The idea of bringing the metallurgical concept into the solid mechanics world is always fascinating. In this research, one can see that both Mode I and Mode II contributed to the splitting, as shown in Fig. 13. Furthermore, if the red arrow in the corresponding figure can be used as a vector for the fracture surface creation and separation, vector algebraic addition law should be applicable. Therefore, at the crack length of 8 cm our combined stress intensity factor becomes:

$$ K = \sqrt {K_{I}^{2} + K_{II}^{2} } $$
(15)

where \( K_{I} \) and \( K_{II} \), respectively, can be calculated using the weight functions and FEA analysis of \( K\left( 8 \right)_{I}^{\left( 1 \right)} = 22,918 \) and \( K\left( 8 \right)_{II}^{\left( 1 \right)} = 3103 \),

$$ K_{I} = \mathop \smallint \limits_{0}^{8} \frac{E}{{\left( {1 - v^{2} } \right)22,918}}\left( { - 0.02 + 0.556 x} \right)\sigma^{R} \left( x \right){\text{d}}x $$
(16a)

and

$$ K_{II} = \mathop \smallint \limits_{0}^{8} \frac{E}{{\left( {1 - v^{2} } \right)3,103}}\left( {0.198 + 0.043 x} \right)\tau^{R} \left( x \right){\text{d}}x $$
(16b)

Knowing the material’s Young modulus and Poisson’s ratio, combined with \( \sigma^{R} \left( x \right) \) and \( \tau^{R} \left( x \right) \) from the neutron diffraction measurement and FEA modeling, Eqs 16a and 16b can be calculated to become:

$$ K_{I} = \left. {\frac{202,815}{20,855}\left( { - 0.6x + 8.34 x^{2} } \right)} \right|_{0}^{8} = 5144 $$
(17a)
$$ K_{II} = \left. {\frac{202,815}{2,823}\left( {79.2 x + 8.60 x^{2} } \right)} \right|_{0}^{8} = 85,063 $$
(17b)
$$ K = 85,218 $$
(18)

Note that the above equations were calculated by considering the results that at the crack prospective line, the value of \( \sigma^{R} \left( x \right) \) is 30 MPa and \( \tau^{R} \left( x \right) \) is 400 MPa constant, while the Young’s modulus \( E \) is 202.815 GPa and Poisson’s ratio is 0.3. Equations 17a and 17b clearly show that the influence of the shearing is indeed much larger than that of normal stress. It is worth noting that the shear stress value can also be obtained by derivation of normal stress in the longitudinal direction.

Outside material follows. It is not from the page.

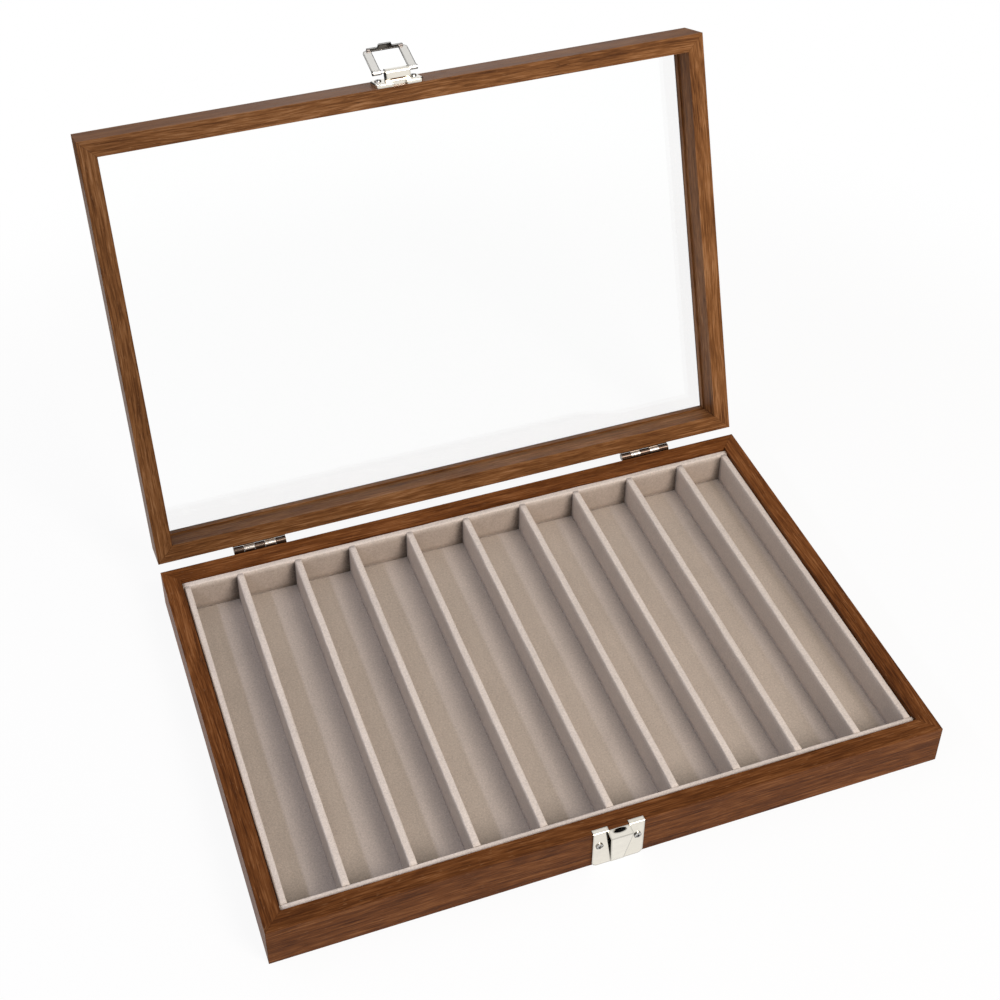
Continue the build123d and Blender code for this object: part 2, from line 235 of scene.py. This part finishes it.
# Its grain, from broad to fine: repeats per metre along the rail and across it, the noise's detail and
# roughness, and how much the layer counts
GRAIN = {
    "bands": (5.0, 120.0, 2.0, 0.5, 0.45),
    "clouds": (30.0, 75.0, 2.0, 0.5, 0.35),
    "streaks": (17.0, 620.0, 3.0, 0.6, 0.8),
    "threads": (85.0, 1700.0, 2.0, 0.5, 0.9),
}

# How the grain lines wander: repeats per metre along and across, and how far they go
WANDER_RATES = (7.0, 16.0)
WANDER_ACROSS = 0.008
WANDER_UP = 0.006

# Pores and pale flecks: repeats per metre along and across, and the noise where they begin and are full
PORES = (130.0, 1900.0, 0.61, 0.72)
FLECKS = (260.0, 1625.0, 0.65, 0.76)

# What lies over the grain: its strongest share and its colour. Pores, flecks and the mitre line are the
# wrap's own; the lid's front gets a painted sheen, and the pane's seat and the catch's hole get painted shade
PORE_STAIN = (0.45, (0.035, 0.012, 0.004))
FLECK_STAIN = (0.25, (0.36, 0.19, 0.09))
MITRE_STAIN = (0.4, (0.012, 0.004, 0.002))
LID_FRONT_PAINTED_SHEEN = (0.18, (0.44, 0.22, 0.12))
SEAT_PAINTED_SHADOW = (0.8, (0.012, 0.013, 0.016))
CATCH_PAINTED_SHADE = (1.0, (0.006, 0.005, 0.004))

# Where it lies: how far the mitre line reaches to each side, the skin of a front face, which takes the lid's
# painted sheen and the catch's painted shade, the pane's seat in the lid with the reach of its painted shadow
# up and down, the rails' inner faces, and the painted shade of the hole behind the catch
MITRE_LINE = 0.00016
FRONT_SKIN = (0.0001, 0.0004)
GLASS_SEAT = RIM + 0.0193
SEAT_SHADOW = 0.0013
INNER_FACE = (0.003, 0.005)
CATCH_X = sum(corner[0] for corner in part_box("keeper_plate")) / 2
CATCH_HALF = (0.0046, 0.0049)
CATCH_TOP = (RIM - 0.0006, RIM - 0.0003)


def stretched(finish, along, across, height, rates):
    """A place for noise that is drawn out along the grain."""
    along_rate, across_rate = rates
    return finish.vector(along * along_rate, across * across_rate, height * across_rate)


def marks(finish, along, across, height, kind):
    """Short marks along the grain, 1 where they are full."""
    *rates, begin, full = kind
    return finish.step(finish.noise(stretched(finish, along, across, height, rates), 1.0, 1.0), begin, full)


def walnut(name, body, runs_along_x):
    """Grain that runs along a rail, with wandering lines, pores, pale flecks and a mitre line, and painted
    light over it: lighter towards the right and back, a painted sheen on the lid's front, and painted shade
    at the pane's seat and under the catch.
    """
    finish = material(name)
    x, y, z = finish.shut_place(body)
    along, across = (x, y) if runs_along_x else (y, x)
    wander = finish.noise(stretched(finish, along, across, z, WANDER_RATES), 1.0, 2.0) - 0.5
    line_across = across + wander * WANDER_ACROSS
    line_height = z + wander * WANDER_UP
    layers = {}
    tone = 0.5
    for layer, (along_rate, across_rate, detail, roughness, weight) in GRAIN.items():
        place = stretched(finish, along, line_across, line_height, (along_rate, across_rate))
        layers[layer] = finish.noise(place, 1.0, detail, roughness)
        tone = tone + (layers[layer] - 0.5) * weight
    # Painted light: the lid's ramp is lighter than the base's, and each half grows lighter towards the right
    # and the back
    stops = [(stop, [part * share for part, share in zip(shade, TONE_AND_PAINTED_LIGHT[body])]) for stop, shade in WALNUT]
    painted_light_right, painted_light_back = PAINTED_LIGHT_DRIFTS[body]
    colour = finish.scaled(finish.ramp(tone, stops), 1.0 + x * painted_light_right + y * painted_light_back)
    pores = marks(finish, along, across, z, PORES)
    colour = finish.stained(colour, pores, PORE_STAIN)
    colour = finish.stained(colour, marks(finish, along, across, z, FLECKS), FLECK_STAIN)
    mitre = abs((HALF_WIDTH - abs(x)) - (HALF_DEPTH - abs(y)))
    joint = 1.0 - finish.step(mitre, 0.3 * MITRE_LINE, 1.6 * MITRE_LINE)
    colour = finish.stained(colour, joint, MITRE_STAIN)
    front_skin = 1.0 - finish.step(HALF_DEPTH + y, *FRONT_SKIN)
    if body == "lid":
        # Painted sheen: the lid's outer front face is made lighter and greyer
        colour = finish.stained(colour, front_skin, LID_FRONT_PAINTED_SHEEN)
        # Painted shadow: a dark line along the pane's seat on the rails' inner faces
        seat = 1.0 - finish.step(abs(z - GLASS_SEAT), 0.3 * SEAT_SHADOW, SEAT_SHADOW)
        inside = finish.step(HALF_WIDTH - abs(x), *INNER_FACE) * finish.step(HALF_DEPTH - abs(y), *INNER_FACE)
        colour = finish.stained(colour, seat * inside, SEAT_PAINTED_SHADOW)
    else:
        # Painted shade: the base's front face goes nearly black where it shows through the catch's hole
        hole = (1.0 - finish.step(abs(x - CATCH_X), *CATCH_HALF)) * (1.0 - finish.step(z, *CATCH_TOP))
        colour = finish.stained(colour, hole * front_skin, CATCH_PAINTED_SHADE)
    height = layers["streaks"] * 0.5 + layers["threads"] * 0.4 - pores * 0.8 - joint * 1.5
    return finish.surface({
        "Base Color": colour,
        "Roughness": 0.42 + (layers["streaks"] - 0.5) * 0.25 + pores * 0.15,
        "Specular IOR Level": 0.05,
        "Normal": finish.bump(height, 0.3, 0.0001),
    })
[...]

In doing the calculation, the help of Abaqus was also utilized here (Fig. 14).

Fig. 14
figure 14

FEA model for the stress intensity calculation. The values of stress intensity factor are taken by the averaging of five contour values in front of the crack

After the unit conversion, Eq 18 can be directly compared with experimental fracture toughness. Here, the value of in SI unit \( K = 85.2 {\text{MPa}}\sqrt {\text{m}} \). This can be considered as a critical value because if the material used has fracture toughness lower than this value, e.g., high hardness, the material would be more prone to the splitting. The same material that has higher toughness, e.g., low hardness, would therefore be less prone to the splitting.

Conclusion

Springs manufactured at two different coil machines were selected for this study. Fracture mechanics theory was used to understand the phenomena. The splitting in this case took place in the laboratory several days after manufacturing. Based on the crack tip evaluation, it was concluded that the cause for the splitting was due to normal stress acting to separate fracture surface and in-plane shear stresses acting synergistically. Here, metallurgy was used as a quantitative method to justify the introduction of mixed-mode fracture mechanics. The fracture mechanics concept was subsequently used to establish a critical boundary value between non-propagating or propagating cracks. It was shown that this boundary corresponds to fracture toughness value.